Y al frente de toda esta tropa histérico cañí, frente a esta colección de mojones políticos, de zombis éticos, de macarras de la moral, se encuentra Mariano Rajoy. El que no sabía nada. El que se entera de la corrupción por la prensa. El epítome del “dolce far niente”. Es vergonzante que España tenga todavía hoy como Presidente al director de esta orquesta de bufones, hipócritas y lameculos que llevan robándonos y riéndose de nosotros ya demasiado tiempo. Y es vergonzante porque, se mire como se mire, Rajoy es culpable:

Rajoy es culpable porque cuesta creer que, tras llevar media vida en la pomada de la política de altos vuelos el Presidente del Partido Popular, hoy Presidente del Gobierno, antes ministro, director de campaña y no sé cuántas responsabilidades más no se enterase, colaborase, se beneficiase o al menos consistiese semejante baile de cifras, sobres y mordidas a su alrededor. Porque si nunca lo supo, también debería ser responsable y dimitir, pues dudo mucho que alguien incapaz de saber qué se cuece dentro de su propio partido, que puede manejar con mano de hierro, pueda siquiera saber cómo empezar a transformar un país. 

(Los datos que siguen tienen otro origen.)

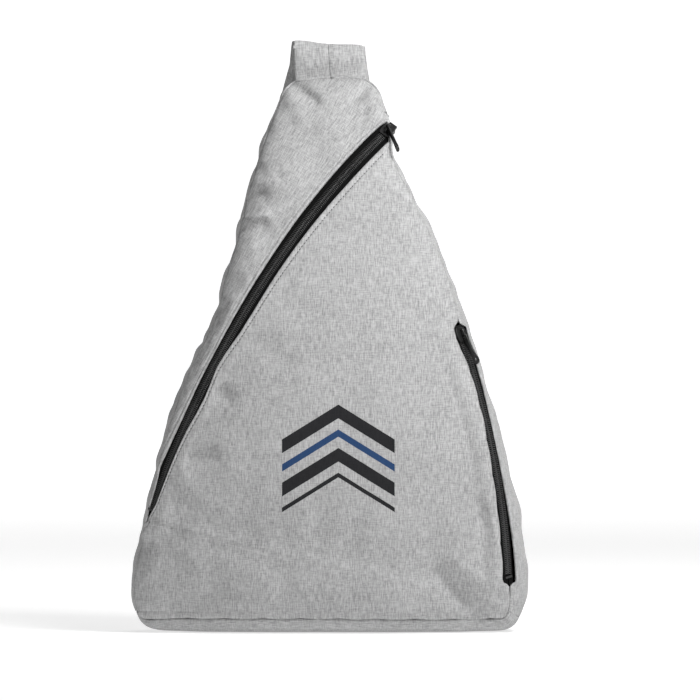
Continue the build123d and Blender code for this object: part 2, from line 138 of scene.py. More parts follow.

De trama conspiranoica en su contra a constatación de lo maltratada que ha sido siempre España por aquellos “patriotas” (patrioteros, a lo sumo) que dicen amar a un país al que usan como su solar, como su cortijo. No es de extrañar que muchos de sus apellidos compartan cuna con los más célebres del Franquismo, quizás por eso se empeñan en pasar página.

Quizás, al final, Rajoy tuvo uno de sus célebres lapsus y resulta que en realidad quería decir que “todo era verdad, salvo algunas cosas”.